The single most effective habit for preventing washer smell is leaving the door ajar between loads. This lets the drum air dry, which starves mildew of the moisture it needs.

For front-loaders, prop the door open at least a few inches. For top-loaders, leave the lid up. If you have small children and worry about the open top-loader being a hazard, at minimum leave it open for an hour after the last load of the day.

This one habit reduces the need for deep cleaning significantly. Washers that are left open between loads can often go 2 months between cleanings without developing any smell.

How much detergent is too much

Using more detergent than the recommended amount does not make clothes cleaner. It does the opposite. Excess detergent creates more suds than the rinse cycle can remove, leaving soap residue on your clothes and inside the machine.

Follow the line on the detergent cap. For HE (high-efficiency) machines, use HE detergent and use even less than you think you need. The HE mark on the detergent is there because these machines use less water and cannot rinse away the extra suds that regular detergent produces.

If your clothes come out feeling slimy or your washer smells soapy, you are using too much detergent. Cut the amount in half for a few loads and see if the problem resolves.

How this fits into a maintenance routine

Washer cleaning is a monthly task. The actual hands-on time is about 5 minutes of wiping the gasket and dispenser. The rest is just waiting for cycles to finish, which you can walk away from. Pair it with dryer lint trap cleaning since both are laundry room tasks that take minimal effort and prevent expensive problems.

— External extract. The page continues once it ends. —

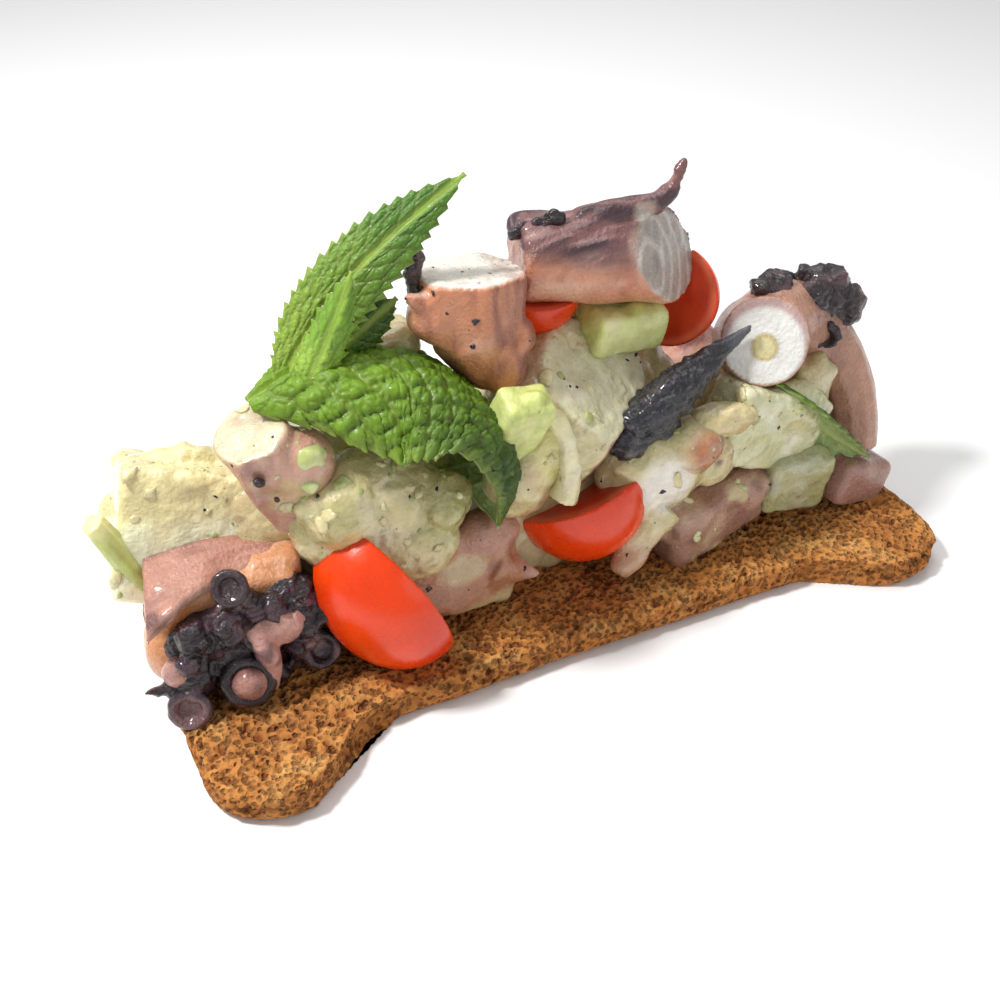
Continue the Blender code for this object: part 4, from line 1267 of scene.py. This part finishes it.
def make_celery_stick():
    """A short ribbed stick with cut ends, leaning on the potato."""
    piece = grown("celery_stick_left", [plug((-65.0, 1.2, 30.6), (-60.2, 0.2, 19.4), 1.9, 2.3, 10, 0.8)],
                  0.28, 2)
    p = points_of(piece)
    rib = waves(p @ np.array([[1, 0, 0.05], [0, 1, 0], [0.43, 0, 0.05]]), 0.9, 4)
    swell(piece, 0.28 * rib)
    colours = blend(plain(piece, "d5dc8a"), "b4c058", ramp(rib, 0, 0.6) * 0.6)
    colours = blend(colours, "ebe9a6", ramp(p[:, 2], 28, 30.5))
    tint(piece, colours, 0.7)
    finish(piece, celery_cut, "celery", "celery_left")


make_celery_stick()

# ------------------------------------------------------------------------------- dressing and dark specks


def scattered(name, slot, surface, code, count, small, large, seed, hosts):
    """Many small flattened drops lying on the pieces named, joined into one."""
    rng = np.random.default_rng(seed)
    pool = [(points_of(bpy.data.objects[host]), normals_of(bpy.data.objects[host])) for host in hosts]
    points = np.concatenate([p for p, _ in pool])
    ways = np.concatenate([n for _, n in pool])
    open_side = (ways @ np.array([-0.2, -0.5, 0.8]) > 0.45) & (points[:, 2] > 8)
    points, ways = points[open_side], ways[open_side]
    bead = bmesh.new()
    bmesh.ops.create_icosphere(bead, subdivisions=2, radius=0.5)
    shape = np.array([v.co[:] for v in bead.verts])
    faces = np.array([[v.index for v in f.verts] for f in bead.faces])
    bead.free()
    all_points, all_faces = [], []
    for k, pick in enumerate(rng.integers(0, len(points), count)):
        size = small + (large - small) * rng.random() ** 2.5
        stretch = np.array([1, rng.uniform(0.5, 1), 0.3]) * size
        turn = (Vector(ways[pick]).to_track_quat("Z", "Y").to_matrix()
                @ Euler((0, 0, rng.uniform(0, 6.3))).to_matrix())
        bumpy = shape * (1 + 0.18 * np.sin(shape[:, [1]] * 9 + k) + 0.14 * np.sin(shape[:, [0]] * 11 + 2 * k))
        all_points.append(bumpy * stretch @ np.array(turn).T + points[pick])
        all_faces.append(faces + len(shape) * k)
    piece = fill_points(name, np.concatenate(all_points), np.concatenate(all_faces))
    piece.data.shade_smooth()
    tint(piece, plain(piece, code), 0.8)
    finish(piece, surface, slot)


COATED = ["potato_left_block", "potato_middle_lump", "octopus_middle_section", "octopus_right_chunk",
          "celery_slab_right", "octopus_left_section", "octopus_right_piece"]
scattered("dressing_drops", "dressed_salad", dressed, "dccf9c", 130, 0.5, 2.8, 3, COATED)
scattered("celery_crumbs", "celery", celery_cut, "b4b878", 30, 0.6, 2.4, 5, COATED)
scattered("skin_specks", "octopus_dark", octopus_membrane, "33242a", 80, 0.25, 1.1, 7,
          COATED + ["octopus_top_section", "octopus_front_piece"])

# -------------------------------------------------------------------------------------- inside and back


def make_core():
    """The dressed heap that fills the middle, with its lumps showing at the back."""
    parts = [ball((-1, 3, 15), (100, 22, 27), (0, 0, -2), 24), ball((-30, 4, 22), (40, 20, 24)),
             ball((5, 4, 26), (40, 18, 28)), ball((35, 3, 18), (30, 18, 24))]
    piece = grown("salad_core", parts, 0.7, 3)
    p = points_of(piece)
    near, _ = cells(p, 8, 2)
    swell(piece, 2.2 * (0.6 - near) + 0.8 * waves(p, 5, 3, 2))
    p = points_of(piece)
    p[:, 2] = np.maximum(p[:, 2], 4.8)
    move_points(piece, p)
    tint(piece, dressed_colours(piece, 16, green=0.7, tan=0.5), 0.65)
    finish(piece, dressed, "dressed_salad", "dressed_salad")


make_core()


def make_chunk(name, slot, start, end, wide, seed, skin="c08a74", dark="7c4f4c"):
    """A piece of arm lying in the dressing at the back, with a white cut face at its start."""
    way = np.array(Vector(start) - Vector(end))
    way = way / np.linalg.norm(way)
    at = np.array(start) - way * 1.2
    piece = carved(name, [plug(start, end, wide, wide * 0.92, 24, 0.9)], [(at, way)], 0.45, 4)
    p = points_of(piece)
    swell(piece, 0.5 * waves(p, 5, seed, 2) + 0.2 * waves(p, 1.6, seed + 1))
    p, n = points_of(piece), normals_of(piece)
    cut = on_cut(p, n, at, way, 1.0)
    away = np.linalg.norm(p - at, axis=1)
    colours = blend(plain(piece, skin), dark, ramp(waves(p, 3.5, seed + 2, 2), -0.05, 0.5) * 0.8)
    colours = blend(colours, "e3dcd0", cut)
    colours = blend(colours, "b08c80", cut * ramp(away, wide * 0.78, wide * 0.95) * 0.8)
    colours = blend(colours, "c4b8a6", cut * (1 - ramp(away, 0.8, 2.0)) * 0.7)
    colours = blend(colours, DRESSING, ramp(waves(p, 4, seed + 5, 2), 0.15, 0.5) * 0.7 * (1 - cut))
    tint(piece, colours, 0.7)
    finish(piece, octopus_skin, slot)


make_lump("potato_behind_left", None, "dressed_salad", (-33, 12, 24), (19, 11, 16), (8, 10, 6), 51)
make_lump("potato_behind_right", None, "dressed_salad", (41, 10.5, 15), (16, 10, 12), (0, -12, -6), 53)
make_lump("potato_behind_top", None, "dressed_salad", (10, 11.5, 30), (14, 8, 11), (10, -14, 0), 55)
make_lump("celery_behind_left", None, "celery", (-19, 13.5, 30), (13, 7, 7), (0, 24, 8), 57, celery_cut,
          colours=celery_colours(57), relief=0.25)
make_lump("celery_behind_low", None, "celery", (23, 14.5, 11), (11, 6.5, 7), (12, -20, -4), 59, celery_cut,
          colours=celery_colours(59), relief=0.25)
make_lump("onion_behind_low", None, "onion", (-24, 14.5, 14), (12, 6, 4.5), (0, -14, 10), 61, squared=False)
make_chunk("octopus_behind_middle", "octopus_white", (-4, 19, 19), (-9, 9, 17), 7.2, 63)
make_chunk("octopus_behind_right", "octopus_pink", (33, 16.5, 27), (28, 5, 22), 6.4, 65, "b98573", "6c4245")
make_chunk("octopus_behind_left", "octopus_pink", (-47, 15.5, 13), (-36, 9, 12), 6.2, 67, "b5806f", "5a3a40")
make_chunk("octopus_behind_low", "octopus_dark", (10, 16.5, 11.5), (19, 8, 13), 5.0, 69, "9c6a62", "3f2a31")
make_tomato("tomato_quarter_behind", None, (15, 15, 21.5), (19, 14, 9), (0.86, 0.1, -0.5), (0.1, 0.9, 0.4),
            0.5)
make_tomato("tomato_piece_behind", None, (-36, 16, 9.5), (15, 11, 7), (0.95, 0.1, 0.3), (-0.1, 0.95, 0.3),
            0.6)

# ------------------------------------------------------------------------------------------------ stage

deselect()
bpy.ops.mesh.primitive_plane_add(size=40, location=(0, 0, -0.0001))
floor = bpy.context.object
floor.name = "floor"
table = Surface("floor, white matte board", Roughness=0.9)
table.shader.inputs["Base Color"].default_value = (0.96, 0.96, 0.96, 1)
floor.data.materials.append(table.material)

world = bpy.data.worlds.new("studio")
bpy.context.scene.world = world
world.use_nodes = True
world.node_tree.nodes["Background"].inputs["Color"].default_value = (1, 1, 1, 1)
world.node_tree.nodes["Background"].inputs["Strength"].default_value = 0.42
bpy.context.scene.view_settings.view_transform = "Standard"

Frequently asked questions

Why does my washing machine smell like mildew?
Mildew grows in the warm, damp environment inside a closed washer. Front-loaders are especially prone because the rubber door gasket traps moisture and debris. Leaving the door closed between loads, using too much detergent, and washing only in cold water all promote mildew growth.
How often should I clean my washing machine?
Once a month. If you use the washer daily or live in a humid climate, every 2 to 3 weeks is better. A monthly cleaning prevents mildew from ever taking hold. If you are already fighting a smell, do two cleanings back-to-back the first time.
Can I use bleach instead of vinegar?
Yes, half a cup of chlorine bleach in a hot empty cycle works well. Do not mix bleach and vinegar, ever. They produce toxic chlorine gas. If you want to use both, run a bleach cycle first, then a vinegar cycle, with a plain rinse cycle in between.
My top-loader does not have a gasket. Do I still need to clean it?
Yes. Top-loaders still accumulate soap scum, mineral deposits, and bacteria inside the drum and agitator. Run the same vinegar and baking soda cycles. Instead of cleaning a gasket, pull the agitator cap off (if removable) and clean underneath it where grime collects.